_EXERCISE INSTRUCTIONS_: Write out all the data again, exactly as it stands.

_AVAILABLE DATA_:
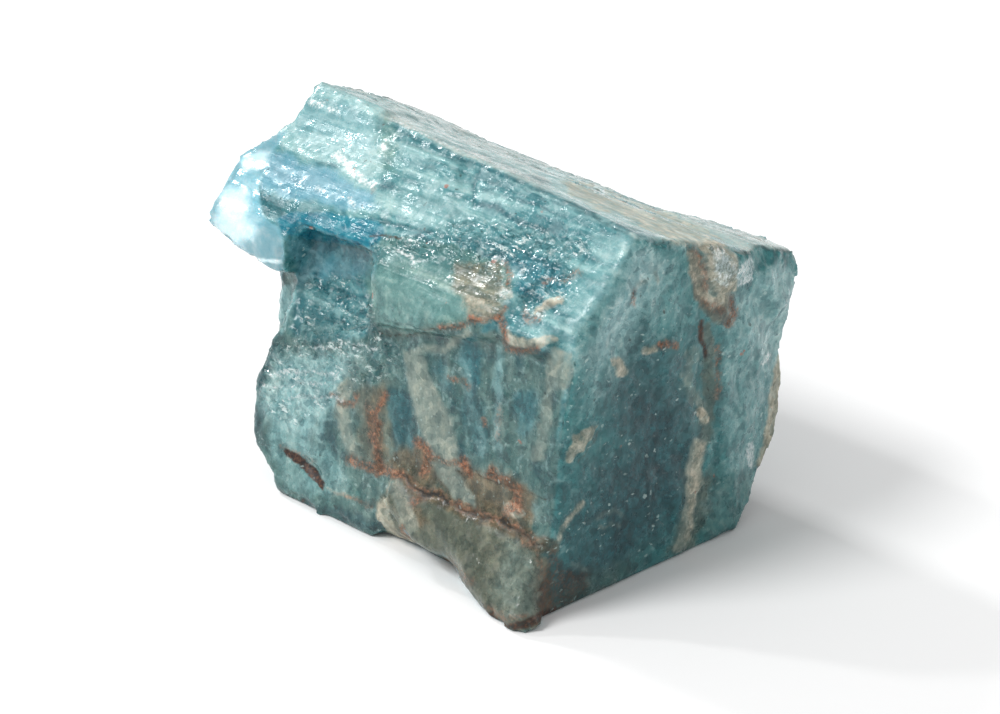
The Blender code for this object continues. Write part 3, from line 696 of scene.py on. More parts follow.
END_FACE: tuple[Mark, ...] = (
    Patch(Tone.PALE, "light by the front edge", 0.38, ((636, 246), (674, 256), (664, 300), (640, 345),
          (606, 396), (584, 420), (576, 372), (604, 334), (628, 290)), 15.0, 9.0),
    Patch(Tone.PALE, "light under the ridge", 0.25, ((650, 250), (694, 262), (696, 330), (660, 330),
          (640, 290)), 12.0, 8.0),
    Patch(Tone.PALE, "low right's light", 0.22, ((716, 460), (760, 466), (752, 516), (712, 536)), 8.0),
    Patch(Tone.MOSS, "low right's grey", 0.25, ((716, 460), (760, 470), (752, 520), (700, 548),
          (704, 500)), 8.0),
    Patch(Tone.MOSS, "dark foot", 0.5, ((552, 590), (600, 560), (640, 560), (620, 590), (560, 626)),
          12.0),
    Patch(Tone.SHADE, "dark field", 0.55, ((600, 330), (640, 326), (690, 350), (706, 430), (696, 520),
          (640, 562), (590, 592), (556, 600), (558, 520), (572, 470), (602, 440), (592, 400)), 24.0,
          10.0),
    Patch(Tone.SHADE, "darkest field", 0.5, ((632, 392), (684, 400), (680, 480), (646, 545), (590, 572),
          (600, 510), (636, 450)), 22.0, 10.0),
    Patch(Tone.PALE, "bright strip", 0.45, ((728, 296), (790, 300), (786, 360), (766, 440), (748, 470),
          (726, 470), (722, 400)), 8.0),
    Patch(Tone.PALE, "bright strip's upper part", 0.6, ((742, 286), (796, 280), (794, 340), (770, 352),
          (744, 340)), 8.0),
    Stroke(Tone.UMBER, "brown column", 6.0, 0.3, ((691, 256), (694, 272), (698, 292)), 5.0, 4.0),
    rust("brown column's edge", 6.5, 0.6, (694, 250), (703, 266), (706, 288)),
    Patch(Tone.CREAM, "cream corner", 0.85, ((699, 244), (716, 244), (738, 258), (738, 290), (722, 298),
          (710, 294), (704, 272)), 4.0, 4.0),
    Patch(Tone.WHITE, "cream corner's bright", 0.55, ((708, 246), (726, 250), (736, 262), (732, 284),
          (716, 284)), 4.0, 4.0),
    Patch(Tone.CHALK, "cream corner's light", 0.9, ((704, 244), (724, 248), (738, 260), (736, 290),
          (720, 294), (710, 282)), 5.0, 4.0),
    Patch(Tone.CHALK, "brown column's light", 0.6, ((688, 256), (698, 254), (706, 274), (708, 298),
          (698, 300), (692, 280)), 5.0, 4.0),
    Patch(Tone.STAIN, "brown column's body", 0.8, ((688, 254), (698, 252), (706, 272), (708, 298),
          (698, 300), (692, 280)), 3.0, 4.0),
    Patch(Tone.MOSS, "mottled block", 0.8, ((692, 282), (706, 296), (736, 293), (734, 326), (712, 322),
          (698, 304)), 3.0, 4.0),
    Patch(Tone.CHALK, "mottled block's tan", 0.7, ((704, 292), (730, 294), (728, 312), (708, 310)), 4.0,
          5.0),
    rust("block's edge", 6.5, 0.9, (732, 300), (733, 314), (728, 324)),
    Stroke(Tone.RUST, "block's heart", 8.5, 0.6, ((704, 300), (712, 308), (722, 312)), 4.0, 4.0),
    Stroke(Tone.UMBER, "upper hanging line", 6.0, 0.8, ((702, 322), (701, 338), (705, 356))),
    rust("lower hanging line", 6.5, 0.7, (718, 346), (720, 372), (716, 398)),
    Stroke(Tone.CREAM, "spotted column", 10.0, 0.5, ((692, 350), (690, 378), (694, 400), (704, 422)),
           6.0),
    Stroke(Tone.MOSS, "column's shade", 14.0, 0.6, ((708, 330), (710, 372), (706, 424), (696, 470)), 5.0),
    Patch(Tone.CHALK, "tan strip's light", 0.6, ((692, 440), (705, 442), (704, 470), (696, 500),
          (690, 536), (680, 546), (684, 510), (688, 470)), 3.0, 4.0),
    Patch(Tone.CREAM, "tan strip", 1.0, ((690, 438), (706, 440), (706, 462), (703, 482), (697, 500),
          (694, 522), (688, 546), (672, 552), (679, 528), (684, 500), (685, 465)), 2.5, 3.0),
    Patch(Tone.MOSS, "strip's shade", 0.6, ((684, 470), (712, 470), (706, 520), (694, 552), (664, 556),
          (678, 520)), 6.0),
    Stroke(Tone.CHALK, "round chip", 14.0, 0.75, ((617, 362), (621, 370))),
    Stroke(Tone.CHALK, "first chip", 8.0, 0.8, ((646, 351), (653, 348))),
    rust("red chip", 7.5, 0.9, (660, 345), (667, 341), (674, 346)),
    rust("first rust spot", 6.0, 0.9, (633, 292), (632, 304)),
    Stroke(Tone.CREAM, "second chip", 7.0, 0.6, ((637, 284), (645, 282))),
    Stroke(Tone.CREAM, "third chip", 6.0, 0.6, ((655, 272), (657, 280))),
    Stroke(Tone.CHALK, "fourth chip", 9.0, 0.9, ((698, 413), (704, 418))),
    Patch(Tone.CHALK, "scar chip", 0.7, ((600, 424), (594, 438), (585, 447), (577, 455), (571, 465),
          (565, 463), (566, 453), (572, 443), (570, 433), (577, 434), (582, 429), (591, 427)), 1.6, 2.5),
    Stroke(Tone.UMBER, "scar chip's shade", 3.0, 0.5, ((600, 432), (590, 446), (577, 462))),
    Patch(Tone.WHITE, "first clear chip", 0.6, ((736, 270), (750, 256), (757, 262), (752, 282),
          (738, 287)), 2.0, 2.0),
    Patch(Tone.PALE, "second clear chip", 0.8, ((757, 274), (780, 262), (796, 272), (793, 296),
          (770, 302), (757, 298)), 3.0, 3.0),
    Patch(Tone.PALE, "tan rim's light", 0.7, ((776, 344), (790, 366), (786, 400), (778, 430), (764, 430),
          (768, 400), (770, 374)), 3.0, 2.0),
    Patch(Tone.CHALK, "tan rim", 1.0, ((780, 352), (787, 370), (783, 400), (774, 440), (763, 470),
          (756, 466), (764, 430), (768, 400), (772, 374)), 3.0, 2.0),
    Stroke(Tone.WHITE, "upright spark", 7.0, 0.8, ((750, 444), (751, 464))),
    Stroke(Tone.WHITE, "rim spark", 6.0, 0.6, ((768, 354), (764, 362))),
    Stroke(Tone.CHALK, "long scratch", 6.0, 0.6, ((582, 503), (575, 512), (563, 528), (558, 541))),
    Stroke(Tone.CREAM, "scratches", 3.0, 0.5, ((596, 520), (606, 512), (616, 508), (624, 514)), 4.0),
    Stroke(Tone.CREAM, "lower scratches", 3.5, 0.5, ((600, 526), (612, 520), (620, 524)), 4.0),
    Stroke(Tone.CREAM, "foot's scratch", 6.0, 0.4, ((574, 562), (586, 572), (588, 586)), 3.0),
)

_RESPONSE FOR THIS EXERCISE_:
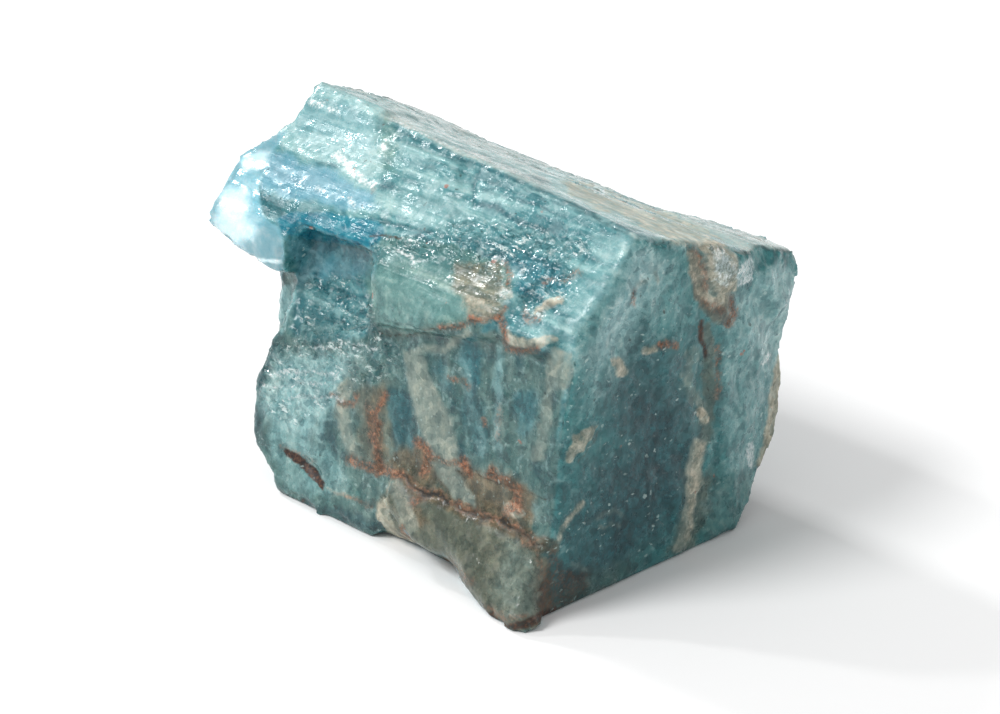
The Blender code for this object continues. Write part 3, from line 696 of scene.py on. More parts follow.
END_FACE: tuple[Mark, ...] = (
    Patch(Tone.PALE, "light by the front edge", 0.38, ((636, 246), (674, 256), (664, 300), (640, 345),
          (606, 396), (584, 420), (576, 372), (604, 334), (628, 290)), 15.0, 9.0),
    Patch(Tone.PALE, "light under the ridge", 0.25, ((650, 250), (694, 262), (696, 330), (660, 330),
          (640, 290)), 12.0, 8.0),
    Patch(Tone.PALE, "low right's light", 0.22, ((716, 460), (760, 466), (752, 516), (712, 536)), 8.0),
    Patch(Tone.MOSS, "low right's grey", 0.25, ((716, 460), (760, 470), (752, 520), (700, 548),
          (704, 500)), 8.0),
    Patch(Tone.MOSS, "dark foot", 0.5, ((552, 590), (600, 560), (640, 560), (620, 590), (560, 626)),
          12.0),
    Patch(Tone.SHADE, "dark field", 0.55, ((600, 330), (640, 326), (690, 350), (706, 430), (696, 520),
          (640, 562), (590, 592), (556, 600), (558, 520), (572, 470), (602, 440), (592, 400)), 24.0,
          10.0),
    Patch(Tone.SHADE, "darkest field", 0.5, ((632, 392), (684, 400), (680, 480), (646, 545), (590, 572),
          (600, 510), (636, 450)), 22.0, 10.0),
    Patch(Tone.PALE, "bright strip", 0.45, ((728, 296), (790, 300), (786, 360), (766, 440), (748, 470),
          (726, 470), (722, 400)), 8.0),
    Patch(Tone.PALE, "bright strip's upper part", 0.6, ((742, 286), (796, 280), (794, 340), (770, 352),
          (744, 340)), 8.0),
    Stroke(Tone.UMBER, "brown column", 6.0, 0.3, ((691, 256), (694, 272), (698, 292)), 5.0, 4.0),
    rust("brown column's edge", 6.5, 0.6, (694, 250), (703, 266), (706, 288)),
    Patch(Tone.CREAM, "cream corner", 0.85, ((699, 244), (716, 244), (738, 258), (738, 290), (722, 298),
          (710, 294), (704, 272)), 4.0, 4.0),
    Patch(Tone.WHITE, "cream corner's bright", 0.55, ((708, 246), (726, 250), (736, 262), (732, 284),
          (716, 284)), 4.0, 4.0),
    Patch(Tone.CHALK, "cream corner's light", 0.9, ((704, 244), (724, 248), (738, 260), (736, 290),
          (720, 294), (710, 282)), 5.0, 4.0),
    Patch(Tone.CHALK, "brown column's light", 0.6, ((688, 256), (698, 254), (706, 274), (708, 298),
          (698, 300), (692, 280)), 5.0, 4.0),
    Patch(Tone.STAIN, "brown column's body", 0.8, ((688, 254), (698, 252), (706, 272), (708, 298),
          (698, 300), (692, 280)), 3.0, 4.0),
    Patch(Tone.MOSS, "mottled block", 0.8, ((692, 282), (706, 296), (736, 293), (734, 326), (712, 322),
          (698, 304)), 3.0, 4.0),
    Patch(Tone.CHALK, "mottled block's tan", 0.7, ((704, 292), (730, 294), (728, 312), (708, 310)), 4.0,
          5.0),
    rust("block's edge", 6.5, 0.9, (732, 300), (733, 314), (728, 324)),
    Stroke(Tone.RUST, "block's heart", 8.5, 0.6, ((704, 300), (712, 308), (722, 312)), 4.0, 4.0),
    Stroke(Tone.UMBER, "upper hanging line", 6.0, 0.8, ((702, 322), (701, 338), (705, 356))),
    rust("lower hanging line", 6.5, 0.7, (718, 346), (720, 372), (716, 398)),
    Stroke(Tone.CREAM, "spotted column", 10.0, 0.5, ((692, 350), (690, 378), (694, 400), (704, 422)),
           6.0),
    Stroke(Tone.MOSS, "column's shade", 14.0, 0.6, ((708, 330), (710, 372), (706, 424), (696, 470)), 5.0),
    Patch(Tone.CHALK, "tan strip's light", 0.6, ((692, 440), (705, 442), (704, 470), (696, 500),
          (690, 536), (680, 546), (684, 510), (688, 470)), 3.0, 4.0),
    Patch(Tone.CREAM, "tan strip", 1.0, ((690, 438), (706, 440), (706, 462), (703, 482), (697, 500),
          (694, 522), (688, 546), (672, 552), (679, 528), (684, 500), (685, 465)), 2.5, 3.0),
    Patch(Tone.MOSS, "strip's shade", 0.6, ((684, 470), (712, 470), (706, 520), (694, 552), (664, 556),
          (678, 520)), 6.0),
    Stroke(Tone.CHALK, "round chip", 14.0, 0.75, ((617, 362), (621, 370))),
    Stroke(Tone.CHALK, "first chip", 8.0, 0.8, ((646, 351), (653, 348))),
    rust("red chip", 7.5, 0.9, (660, 345), (667, 341), (674, 346)),
    rust("first rust spot", 6.0, 0.9, (633, 292), (632, 304)),
    Stroke(Tone.CREAM, "second chip", 7.0, 0.6, ((637, 284), (645, 282))),
    Stroke(Tone.CREAM, "third chip", 6.0, 0.6, ((655, 272), (657, 280))),
    Stroke(Tone.CHALK, "fourth chip", 9.0, 0.9, ((698, 413), (704, 418))),
    Patch(Tone.CHALK, "scar chip", 0.7, ((600, 424), (594, 438), (585, 447), (577, 455), (571, 465),
          (565, 463), (566, 453), (572, 443), (570, 433), (577, 434), (582, 429), (591, 427)), 1.6, 2.5),
    Stroke(Tone.UMBER, "scar chip's shade", 3.0, 0.5, ((600, 432), (590, 446), (577, 462))),
    Patch(Tone.WHITE, "first clear chip", 0.6, ((736, 270), (750, 256), (757, 262), (752, 282),
          (738, 287)), 2.0, 2.0),
    Patch(Tone.PALE, "second clear chip", 0.8, ((757, 274), (780, 262), (796, 272), (793, 296),
          (770, 302), (757, 298)), 3.0, 3.0),
    Patch(Tone.PALE, "tan rim's light", 0.7, ((776, 344), (790, 366), (786, 400), (778, 430), (764, 430),
          (768, 400), (770, 374)), 3.0, 2.0),
    Patch(Tone.CHALK, "tan rim", 1.0, ((780, 352), (787, 370), (783, 400), (774, 440), (763, 470),
          (756, 466), (764, 430), (768, 400), (772, 374)), 3.0, 2.0),
    Stroke(Tone.WHITE, "upright spark", 7.0, 0.8, ((750, 444), (751, 464))),
    Stroke(Tone.WHITE, "rim spark", 6.0, 0.6, ((768, 354), (764, 362))),
    Stroke(Tone.CHALK, "long scratch", 6.0, 0.6, ((582, 503), (575, 512), (563, 528), (558, 541))),
    Stroke(Tone.CREAM, "scratches", 3.0, 0.5, ((596, 520), (606, 512), (616, 508), (624, 514)), 4.0),
    Stroke(Tone.CREAM, "lower scratches", 3.5, 0.5, ((600, 526), (612, 520), (620, 524)), 4.0),
    Stroke(Tone.CREAM, "foot's scratch", 6.0, 0.4, ((574, 562), (586, 572), (588, 586)), 3.0),
)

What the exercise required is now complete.